The T2 is expected to be an incremental upgrade to the T1, with a floating-point unit on each core and twice as many contexts. This family is fairly specialized; it performs very well for serving things like web applications, but isn’t a perfect general-purpose chip. The Rock, also due out in 2007, is intended to put SPARC back on the general-purpose map.
Like the T1, Rock can execute 32 threads at once. While the T1 has eight cores with four contexts, the Rock has sixteen cores with two contexts each. These are more general than the specialized T1 cores, with a floating-point/vector unit on each chip. The thing that marks the Rock cores as particularly unusual is the amount of cache each has.

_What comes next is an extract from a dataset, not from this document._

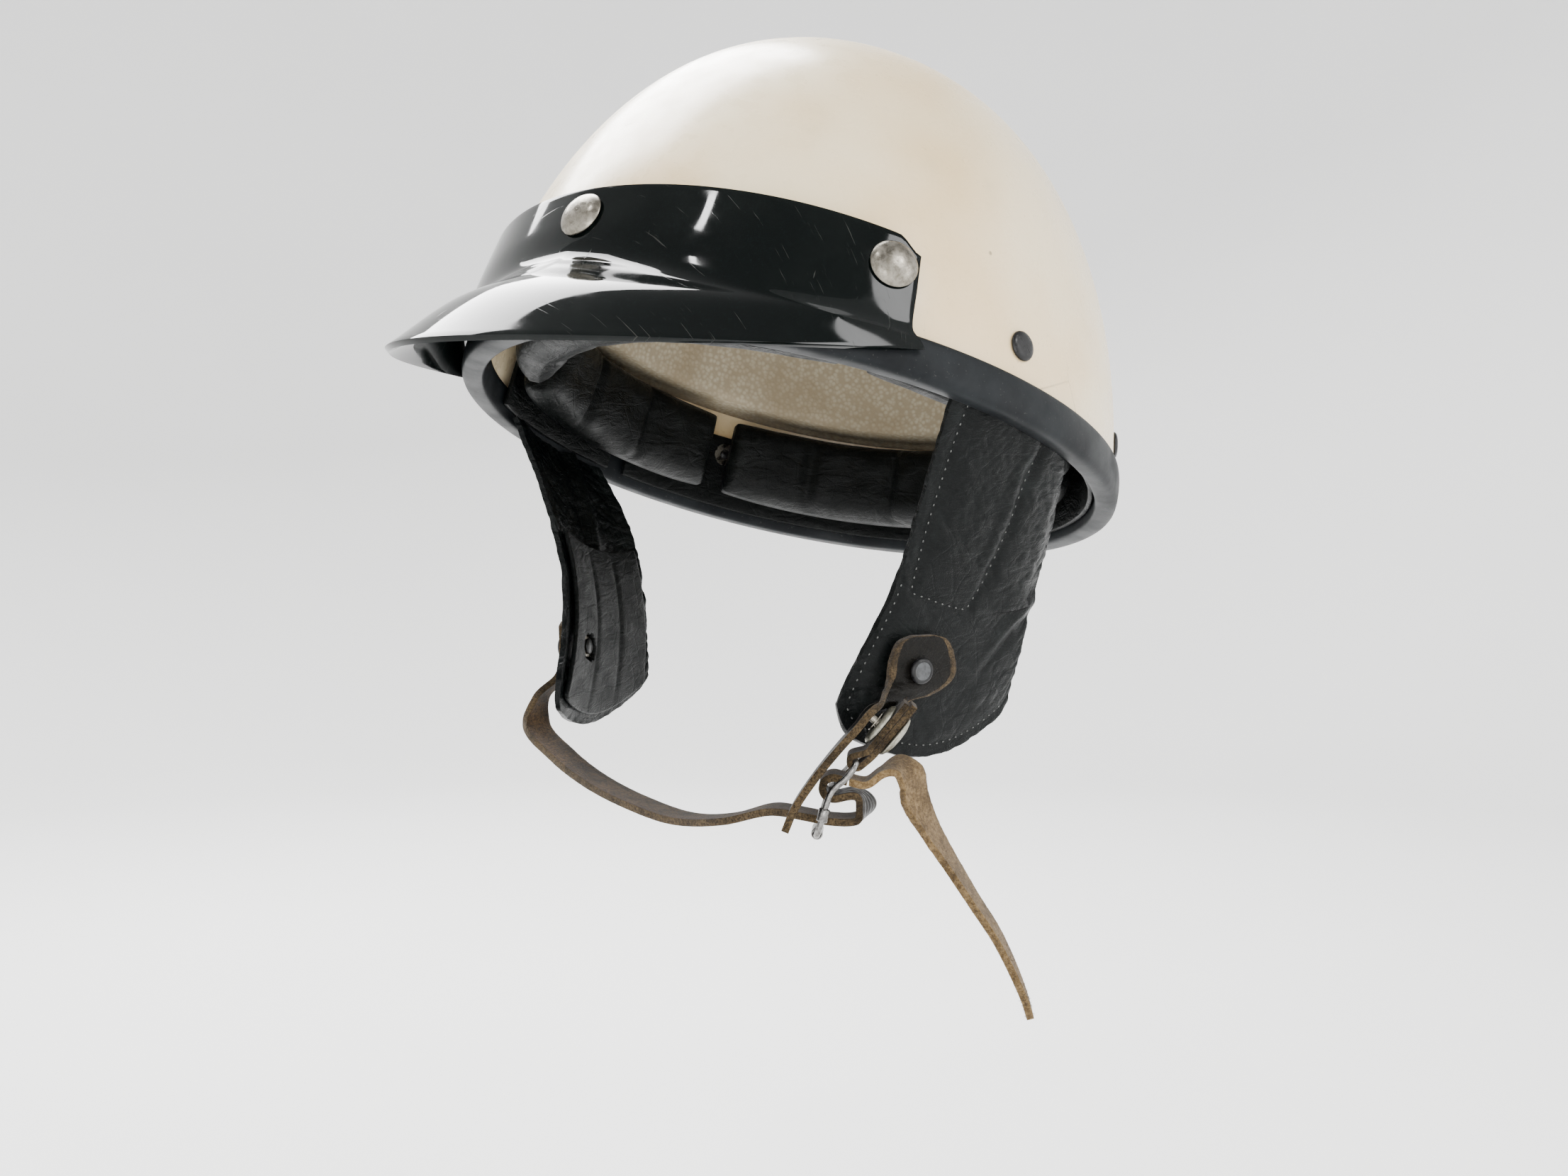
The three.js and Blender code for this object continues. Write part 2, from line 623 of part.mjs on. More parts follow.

While everyone else is adding 2MB or more cache (way more, in Itanium’s case) to every core, Sun is heading in the opposite direction. The Rock is due to debut with 2MB of level-2 cache for the entire chip, in four banks, shared between sixteen cores. Even the amount of level-1 cache is reduced—only 32KB of instruction and 32KB of data cache shared between each group of four cores.
The question is, have they gone completely mad? Most modern chips have a lot of cache, because cache misses cause a serious reduction in performance. Either this situation isn’t a problem for Rock, or it is a problem and performance will be atrocious. Multiple contexts get you a little bit of relief from cache misses, but only a bit. The performance of the Rock depends on a feature called Hardware Scout. The idea is that it will use spare execution units to scan the instruction stream—not actually executing the instructions—to ensure that they’re in the cache by the time the instruction actually is executed. If this approach works, it will be a very impressive piece of technology. My guess would be that it will have serious problems on code that has a lot of computed jumps, making it unsuitable for certain classes of scientific computing problems and many rendering algorithms. Other applications could be blisteringly fast. Cache accounts for the majority of the die size of most modern processors. Sun has broken with tradition to make the majority execution units, which will have an enormous payoff if they are kept fed with data.